Why this still matters
For practitioners, the lesson is unforgiving. When you receive a commercial instrument that is unstamped or insufficiently stamped, your first instinct should not be to find a workaround through the Evidence Act. The courts have seen that move before. The proper remedy is to get the document stamped — if the law allows late stamping — or to build your case entirely on independent evidence of the underlying transaction.
The case reinforces a deeper principle: procedural rules exist to serve substantive law, not to circumvent it. The Stamp Act's prohibition is not a technicality that can be outsmarted. It is a mandatory bar that the courts will enforce, even when the result seems harsh.

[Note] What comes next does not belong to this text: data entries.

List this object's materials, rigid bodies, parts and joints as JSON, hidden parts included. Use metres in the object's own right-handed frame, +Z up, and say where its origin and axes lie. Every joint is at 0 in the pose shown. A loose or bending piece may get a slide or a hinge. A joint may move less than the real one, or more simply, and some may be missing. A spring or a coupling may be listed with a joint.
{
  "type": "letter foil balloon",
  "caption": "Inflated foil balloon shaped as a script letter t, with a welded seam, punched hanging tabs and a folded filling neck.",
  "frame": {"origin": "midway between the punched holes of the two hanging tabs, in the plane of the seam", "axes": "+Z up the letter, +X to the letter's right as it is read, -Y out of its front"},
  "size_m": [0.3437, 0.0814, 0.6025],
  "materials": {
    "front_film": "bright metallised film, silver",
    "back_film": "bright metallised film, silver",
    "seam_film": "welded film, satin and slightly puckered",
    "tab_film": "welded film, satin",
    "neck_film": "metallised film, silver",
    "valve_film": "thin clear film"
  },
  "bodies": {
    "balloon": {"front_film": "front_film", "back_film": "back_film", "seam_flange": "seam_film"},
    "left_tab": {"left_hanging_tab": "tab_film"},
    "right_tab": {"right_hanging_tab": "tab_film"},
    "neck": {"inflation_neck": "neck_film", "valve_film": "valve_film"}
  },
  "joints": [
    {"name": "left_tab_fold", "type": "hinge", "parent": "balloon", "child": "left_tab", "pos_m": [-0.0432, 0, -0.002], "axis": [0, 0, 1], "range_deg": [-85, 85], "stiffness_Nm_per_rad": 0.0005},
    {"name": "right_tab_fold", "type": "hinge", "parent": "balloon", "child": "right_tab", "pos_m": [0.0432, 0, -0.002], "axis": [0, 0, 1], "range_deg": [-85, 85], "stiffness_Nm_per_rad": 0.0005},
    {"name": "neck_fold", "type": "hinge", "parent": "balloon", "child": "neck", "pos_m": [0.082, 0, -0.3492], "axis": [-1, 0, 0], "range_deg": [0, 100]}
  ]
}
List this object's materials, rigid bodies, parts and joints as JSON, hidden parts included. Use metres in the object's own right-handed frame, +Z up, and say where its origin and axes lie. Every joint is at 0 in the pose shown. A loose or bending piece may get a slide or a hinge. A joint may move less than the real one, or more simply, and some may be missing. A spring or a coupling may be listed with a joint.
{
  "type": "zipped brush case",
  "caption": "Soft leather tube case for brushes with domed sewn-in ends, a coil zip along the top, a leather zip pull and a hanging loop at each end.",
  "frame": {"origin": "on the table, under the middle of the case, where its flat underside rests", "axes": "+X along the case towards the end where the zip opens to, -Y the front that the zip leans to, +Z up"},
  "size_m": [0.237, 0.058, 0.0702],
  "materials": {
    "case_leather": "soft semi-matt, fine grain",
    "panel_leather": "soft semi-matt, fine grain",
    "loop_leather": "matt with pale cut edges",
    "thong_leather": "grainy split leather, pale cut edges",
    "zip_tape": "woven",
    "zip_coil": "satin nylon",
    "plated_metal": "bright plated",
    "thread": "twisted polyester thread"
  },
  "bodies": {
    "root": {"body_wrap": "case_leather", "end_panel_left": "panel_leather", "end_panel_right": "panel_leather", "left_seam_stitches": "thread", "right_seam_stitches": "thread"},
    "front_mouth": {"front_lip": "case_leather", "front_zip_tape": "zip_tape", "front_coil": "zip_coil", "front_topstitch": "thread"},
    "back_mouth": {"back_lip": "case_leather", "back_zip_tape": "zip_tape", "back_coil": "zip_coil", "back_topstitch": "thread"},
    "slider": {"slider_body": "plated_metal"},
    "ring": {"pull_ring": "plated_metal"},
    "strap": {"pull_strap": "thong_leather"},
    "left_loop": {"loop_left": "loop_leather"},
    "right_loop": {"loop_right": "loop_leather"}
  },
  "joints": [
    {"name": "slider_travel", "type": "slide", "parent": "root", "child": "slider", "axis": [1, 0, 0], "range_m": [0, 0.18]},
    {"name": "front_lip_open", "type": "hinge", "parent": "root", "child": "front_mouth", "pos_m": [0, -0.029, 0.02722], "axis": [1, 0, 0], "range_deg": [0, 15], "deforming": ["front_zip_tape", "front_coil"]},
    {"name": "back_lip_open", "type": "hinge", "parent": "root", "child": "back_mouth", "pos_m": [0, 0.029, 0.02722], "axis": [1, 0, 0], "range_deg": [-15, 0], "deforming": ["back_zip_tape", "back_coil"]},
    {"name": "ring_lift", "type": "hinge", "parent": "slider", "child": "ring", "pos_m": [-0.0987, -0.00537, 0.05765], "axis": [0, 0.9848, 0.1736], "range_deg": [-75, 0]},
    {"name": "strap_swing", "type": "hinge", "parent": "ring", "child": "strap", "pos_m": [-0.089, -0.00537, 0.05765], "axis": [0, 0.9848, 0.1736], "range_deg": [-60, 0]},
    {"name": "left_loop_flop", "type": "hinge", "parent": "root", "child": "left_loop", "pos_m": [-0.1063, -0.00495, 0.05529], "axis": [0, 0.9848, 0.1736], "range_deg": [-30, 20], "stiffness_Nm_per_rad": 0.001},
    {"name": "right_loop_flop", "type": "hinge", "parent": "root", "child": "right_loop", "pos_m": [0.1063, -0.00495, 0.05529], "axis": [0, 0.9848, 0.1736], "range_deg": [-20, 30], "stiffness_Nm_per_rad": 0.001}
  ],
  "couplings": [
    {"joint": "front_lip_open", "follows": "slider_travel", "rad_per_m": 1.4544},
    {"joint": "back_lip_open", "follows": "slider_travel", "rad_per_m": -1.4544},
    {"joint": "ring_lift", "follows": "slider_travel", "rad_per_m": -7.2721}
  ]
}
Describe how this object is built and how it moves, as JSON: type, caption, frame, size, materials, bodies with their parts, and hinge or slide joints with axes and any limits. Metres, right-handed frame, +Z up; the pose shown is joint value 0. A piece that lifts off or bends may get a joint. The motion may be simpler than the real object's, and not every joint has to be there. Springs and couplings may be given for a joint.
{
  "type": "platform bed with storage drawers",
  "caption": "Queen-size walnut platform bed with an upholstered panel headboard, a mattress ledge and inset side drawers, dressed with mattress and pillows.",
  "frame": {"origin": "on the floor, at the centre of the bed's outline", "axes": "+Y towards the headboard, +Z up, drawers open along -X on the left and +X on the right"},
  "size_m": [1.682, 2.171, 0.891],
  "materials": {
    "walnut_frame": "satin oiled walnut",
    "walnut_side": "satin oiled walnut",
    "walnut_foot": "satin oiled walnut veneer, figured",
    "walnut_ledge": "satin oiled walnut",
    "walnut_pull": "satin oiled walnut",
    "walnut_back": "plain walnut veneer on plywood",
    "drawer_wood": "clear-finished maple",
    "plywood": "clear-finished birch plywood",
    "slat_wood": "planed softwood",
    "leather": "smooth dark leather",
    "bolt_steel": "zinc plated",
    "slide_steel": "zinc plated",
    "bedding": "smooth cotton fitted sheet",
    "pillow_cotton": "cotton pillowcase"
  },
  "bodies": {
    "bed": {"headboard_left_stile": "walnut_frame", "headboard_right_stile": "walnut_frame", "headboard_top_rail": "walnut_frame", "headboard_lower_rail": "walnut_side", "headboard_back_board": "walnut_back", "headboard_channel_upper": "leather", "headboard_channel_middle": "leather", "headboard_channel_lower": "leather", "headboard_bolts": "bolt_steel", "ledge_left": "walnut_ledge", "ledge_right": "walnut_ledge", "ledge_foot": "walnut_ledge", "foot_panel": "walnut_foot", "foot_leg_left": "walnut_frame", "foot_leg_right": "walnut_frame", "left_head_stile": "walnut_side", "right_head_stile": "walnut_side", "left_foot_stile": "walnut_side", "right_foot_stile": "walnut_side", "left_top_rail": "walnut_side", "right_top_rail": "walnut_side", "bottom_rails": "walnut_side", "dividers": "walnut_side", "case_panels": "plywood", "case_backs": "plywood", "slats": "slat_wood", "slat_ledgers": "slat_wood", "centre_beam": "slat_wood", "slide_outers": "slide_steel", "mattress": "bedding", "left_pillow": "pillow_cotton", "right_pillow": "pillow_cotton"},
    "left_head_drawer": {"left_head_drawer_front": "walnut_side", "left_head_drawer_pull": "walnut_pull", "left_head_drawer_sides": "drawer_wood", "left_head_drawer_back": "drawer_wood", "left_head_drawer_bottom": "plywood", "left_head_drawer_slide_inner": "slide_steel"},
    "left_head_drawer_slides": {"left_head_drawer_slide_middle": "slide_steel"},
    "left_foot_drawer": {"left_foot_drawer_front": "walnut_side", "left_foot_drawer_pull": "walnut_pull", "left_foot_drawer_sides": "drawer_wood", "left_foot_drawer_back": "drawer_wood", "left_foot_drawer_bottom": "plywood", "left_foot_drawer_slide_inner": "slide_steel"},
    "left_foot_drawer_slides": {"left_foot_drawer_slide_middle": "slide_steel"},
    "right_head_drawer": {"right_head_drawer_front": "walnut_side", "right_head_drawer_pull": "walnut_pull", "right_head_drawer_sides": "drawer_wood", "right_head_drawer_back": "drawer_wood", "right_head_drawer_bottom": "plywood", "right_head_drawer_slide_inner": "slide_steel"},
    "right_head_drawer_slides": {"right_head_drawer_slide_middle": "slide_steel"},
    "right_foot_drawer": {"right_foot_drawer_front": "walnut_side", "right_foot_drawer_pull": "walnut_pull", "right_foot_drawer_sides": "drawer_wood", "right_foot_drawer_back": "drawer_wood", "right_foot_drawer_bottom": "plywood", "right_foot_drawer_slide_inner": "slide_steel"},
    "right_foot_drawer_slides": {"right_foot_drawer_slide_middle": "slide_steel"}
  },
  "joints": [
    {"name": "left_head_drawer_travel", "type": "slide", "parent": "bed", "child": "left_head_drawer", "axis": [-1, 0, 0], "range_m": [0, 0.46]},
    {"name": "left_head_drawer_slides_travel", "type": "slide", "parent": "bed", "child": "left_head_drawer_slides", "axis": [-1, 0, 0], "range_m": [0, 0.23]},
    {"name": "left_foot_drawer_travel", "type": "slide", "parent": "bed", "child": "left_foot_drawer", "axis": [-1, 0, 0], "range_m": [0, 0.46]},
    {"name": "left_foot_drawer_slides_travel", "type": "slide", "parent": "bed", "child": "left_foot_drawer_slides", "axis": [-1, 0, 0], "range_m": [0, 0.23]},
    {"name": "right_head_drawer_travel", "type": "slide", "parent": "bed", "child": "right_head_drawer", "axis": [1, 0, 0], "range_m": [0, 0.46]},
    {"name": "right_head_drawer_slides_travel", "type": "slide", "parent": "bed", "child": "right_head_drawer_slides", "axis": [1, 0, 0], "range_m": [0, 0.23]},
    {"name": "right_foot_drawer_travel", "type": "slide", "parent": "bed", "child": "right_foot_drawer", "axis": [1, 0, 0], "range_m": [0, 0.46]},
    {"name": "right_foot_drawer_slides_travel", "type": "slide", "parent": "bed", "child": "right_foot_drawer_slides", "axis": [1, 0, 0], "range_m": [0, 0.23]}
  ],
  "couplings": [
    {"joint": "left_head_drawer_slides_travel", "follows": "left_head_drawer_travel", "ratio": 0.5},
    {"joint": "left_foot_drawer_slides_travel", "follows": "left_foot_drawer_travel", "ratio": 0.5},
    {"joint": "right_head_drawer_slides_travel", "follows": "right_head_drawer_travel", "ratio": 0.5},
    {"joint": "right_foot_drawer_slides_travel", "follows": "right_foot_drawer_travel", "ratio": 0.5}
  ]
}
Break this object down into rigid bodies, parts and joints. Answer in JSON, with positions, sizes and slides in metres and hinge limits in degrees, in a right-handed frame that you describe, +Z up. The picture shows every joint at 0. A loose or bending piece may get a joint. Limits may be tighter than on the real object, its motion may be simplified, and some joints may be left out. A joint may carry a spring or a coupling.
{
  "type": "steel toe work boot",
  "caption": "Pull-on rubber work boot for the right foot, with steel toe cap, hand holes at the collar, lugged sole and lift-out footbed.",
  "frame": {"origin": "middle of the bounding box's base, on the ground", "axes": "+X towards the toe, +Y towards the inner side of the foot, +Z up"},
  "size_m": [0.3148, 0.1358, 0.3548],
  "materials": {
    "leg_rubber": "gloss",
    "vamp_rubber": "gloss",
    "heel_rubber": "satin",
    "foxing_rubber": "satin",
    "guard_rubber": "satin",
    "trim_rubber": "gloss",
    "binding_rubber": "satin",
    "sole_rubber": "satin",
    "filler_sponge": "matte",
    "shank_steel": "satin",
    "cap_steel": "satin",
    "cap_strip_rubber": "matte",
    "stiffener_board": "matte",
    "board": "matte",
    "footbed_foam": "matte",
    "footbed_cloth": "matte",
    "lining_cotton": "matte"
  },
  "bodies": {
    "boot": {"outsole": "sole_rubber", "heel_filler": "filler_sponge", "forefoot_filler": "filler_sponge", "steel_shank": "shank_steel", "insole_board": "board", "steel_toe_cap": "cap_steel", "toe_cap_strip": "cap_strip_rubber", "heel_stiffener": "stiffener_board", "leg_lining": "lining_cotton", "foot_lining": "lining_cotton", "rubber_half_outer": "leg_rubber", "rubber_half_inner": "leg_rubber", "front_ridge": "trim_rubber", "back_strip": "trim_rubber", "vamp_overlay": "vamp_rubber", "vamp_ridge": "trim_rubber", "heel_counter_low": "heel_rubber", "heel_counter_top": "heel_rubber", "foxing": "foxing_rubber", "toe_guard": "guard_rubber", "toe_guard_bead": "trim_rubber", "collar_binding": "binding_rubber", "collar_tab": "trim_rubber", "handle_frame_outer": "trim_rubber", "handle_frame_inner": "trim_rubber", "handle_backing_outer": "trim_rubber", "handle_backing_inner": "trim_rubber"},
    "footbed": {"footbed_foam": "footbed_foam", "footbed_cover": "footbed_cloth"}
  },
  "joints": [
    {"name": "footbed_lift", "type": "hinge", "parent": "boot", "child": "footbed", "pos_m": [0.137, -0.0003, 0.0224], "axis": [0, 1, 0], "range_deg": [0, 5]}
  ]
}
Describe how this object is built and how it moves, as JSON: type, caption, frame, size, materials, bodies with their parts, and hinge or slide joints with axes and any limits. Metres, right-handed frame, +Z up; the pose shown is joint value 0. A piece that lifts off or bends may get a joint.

Consider a hypothetical: a lender holds an unstamped promissory note for ₹5 lakh. He cannot use the note in court. But if he has a bank statement showing the transfer of ₹5 lakh to the borrower on the same date, and a separate acknowledgment of receipt signed by the borrower, he may still recover. The bank statement and acknowledgment do not derive their value from the note — they are independent evidence of the loan. The distinction between proving the instrument and proving the transaction is the difference between winning and losing.
The plaintiff walked in with a promissory note and walked out with nothing. The note itself was never admitted. The admissions were rejected. And the court ended where it began: with a piece of paper that the law would not touch. The file on the judge's desk closed with a soft thud, and the case passed into the books as a warning to every litigant who thought the Evidence Act could rescue what the Stamp Act had condemned.
In Damodar v. Jagannath, the court held that the plaintiff could not recover unless he sought to prove the consideration otherwise than by the note itself, which was inadmissible in evidence. The impact is clear: a mandatory documentary defect arising from substantive law (stamping) cannot be retrospectively cured or bypassed through procedural means (secondary evidence) under the guise of judicial discretion.